Simpson Trial Witness Says News Media Paid Him

By STEVE FRIESS

LAS VEGAS — The man who set up the hotel-room confrontation that led to armed robbery charges against O. J. Simpson testified Monday that he had received at least $210,000 from several news organizations, including ABC News, in exchange for interviews, photographs and parts of an audio recording he had secretly made of the events.

The witness, Thomas Riccio, a collectibles auctioneer whose recordings of the September 2007 meeting are a major piece of evidence in Mr. Simpson’s trial, listed for the jury the fees he said he had collected in the days after Mr. Simpson and five other men entered a room at the Palace Station Hotel and Casino, argued with two other collectibles dealers and left with an estimated $100,000 in sports memorabilia from Mr. Simpson’s celebrated football career and those of other professional athletes.

Those fees included $150,000 from the celebrity gossip Web site TMZ.com for excerpts of Mr. Riccio’s audio recording, as well as $15,000 from ABC News and $25,000 from the syndicated television show “Entertainment Tonight” for what Mr.
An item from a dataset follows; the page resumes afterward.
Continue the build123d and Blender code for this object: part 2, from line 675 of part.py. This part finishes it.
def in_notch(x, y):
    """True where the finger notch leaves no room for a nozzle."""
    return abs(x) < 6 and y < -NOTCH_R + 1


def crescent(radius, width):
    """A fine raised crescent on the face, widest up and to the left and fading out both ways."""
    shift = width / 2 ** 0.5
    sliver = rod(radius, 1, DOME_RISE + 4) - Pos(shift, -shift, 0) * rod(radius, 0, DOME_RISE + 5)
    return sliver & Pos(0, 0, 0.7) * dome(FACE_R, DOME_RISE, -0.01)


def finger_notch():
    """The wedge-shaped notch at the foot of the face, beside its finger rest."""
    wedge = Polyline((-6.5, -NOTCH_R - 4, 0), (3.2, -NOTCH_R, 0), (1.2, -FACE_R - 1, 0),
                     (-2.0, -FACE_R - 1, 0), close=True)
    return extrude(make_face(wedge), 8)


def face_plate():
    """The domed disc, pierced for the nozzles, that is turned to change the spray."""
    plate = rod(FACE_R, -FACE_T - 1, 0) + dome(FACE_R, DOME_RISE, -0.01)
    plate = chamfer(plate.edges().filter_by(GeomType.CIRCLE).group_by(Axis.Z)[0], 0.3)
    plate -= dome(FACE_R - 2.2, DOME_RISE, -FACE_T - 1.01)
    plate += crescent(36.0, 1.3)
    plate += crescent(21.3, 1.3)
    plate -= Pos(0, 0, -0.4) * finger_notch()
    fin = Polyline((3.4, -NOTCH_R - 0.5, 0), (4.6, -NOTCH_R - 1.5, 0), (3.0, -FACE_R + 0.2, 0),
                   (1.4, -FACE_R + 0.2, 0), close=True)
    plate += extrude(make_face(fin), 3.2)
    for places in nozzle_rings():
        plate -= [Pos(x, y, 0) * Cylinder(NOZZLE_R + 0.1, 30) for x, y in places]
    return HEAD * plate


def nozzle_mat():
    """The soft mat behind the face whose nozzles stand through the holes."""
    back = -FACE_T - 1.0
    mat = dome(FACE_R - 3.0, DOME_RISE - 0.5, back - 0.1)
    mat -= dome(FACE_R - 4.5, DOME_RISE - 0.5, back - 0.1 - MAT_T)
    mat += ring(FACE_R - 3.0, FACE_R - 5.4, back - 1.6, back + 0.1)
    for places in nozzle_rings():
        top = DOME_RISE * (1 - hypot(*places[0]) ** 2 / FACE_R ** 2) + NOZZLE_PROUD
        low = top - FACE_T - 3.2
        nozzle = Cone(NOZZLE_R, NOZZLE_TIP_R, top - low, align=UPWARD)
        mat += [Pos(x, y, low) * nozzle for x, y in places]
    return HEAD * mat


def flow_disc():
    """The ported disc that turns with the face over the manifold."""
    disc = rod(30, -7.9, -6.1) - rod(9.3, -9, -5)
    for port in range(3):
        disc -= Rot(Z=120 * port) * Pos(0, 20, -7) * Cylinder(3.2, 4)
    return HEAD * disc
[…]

Riccio said were interviews about the confrontation.

But spokesmen for ABC News and “Entertainment Tonight” said the payments were not for interviews but for other materials. A spokeswoman for TMZ.com said the Web site does not comment about how it acquires material.

A Mr. Riccio’s testimony began the second week in the trial of Mr. Simpson, who is charged with armed robbery and kidnapping.

One of the two dealers in the hotel room, Bruce L. Fromong, testified last week that at least one of the people with Mr. Simpson had brandished a gun. Mr. Simpson has not testified, but in earlier interviews he insisted that he did not know of or see any guns and that he wanted only to retrieve personal keepsakes taken years ago from his home.

The confrontation was set up by Mr. Riccio, 45, who told Mr. Fromong and the other dealer, Alfred Beardsley, that an interested buyer wanted to browse the items.

Mr. Riccio’s recording of the planning and execution of the meeting — and the fact that he sold it to TMZ.com before sharing it with the police — had been widely reported, but until Monday he had not publicly disclosed that he had also been paid by mainstream news organizations. Under cross-examination by one of Mr. Simpson’s lawyers, Yale Galanter, Mr. Riccio described his negotiations with ABC News and “Entertainment Tonight.” He said that producers from both had told him they could not pay him for an interview, but that when he said he would not cooperate without pay, they offered money for photographs of Mr. Riccio with Mr. Simpson and rights to use the audio recording.

A spokesman for ABC News, Jeffrey Schneider, said the20network never paid for interviews. What it paid Mr. Riccio for, Mr. Schneider said, were rights to broadcast parts of the audio recording on “Good Morning America” and to show several photos of Mr. Riccio and Mr. Simpson together on the day of the hotel-room meeting. He said Mr. Riccio had been interviewed to clarify parts of the audio that were difficult to hear. The interview was broadcast on “Good Morning America.”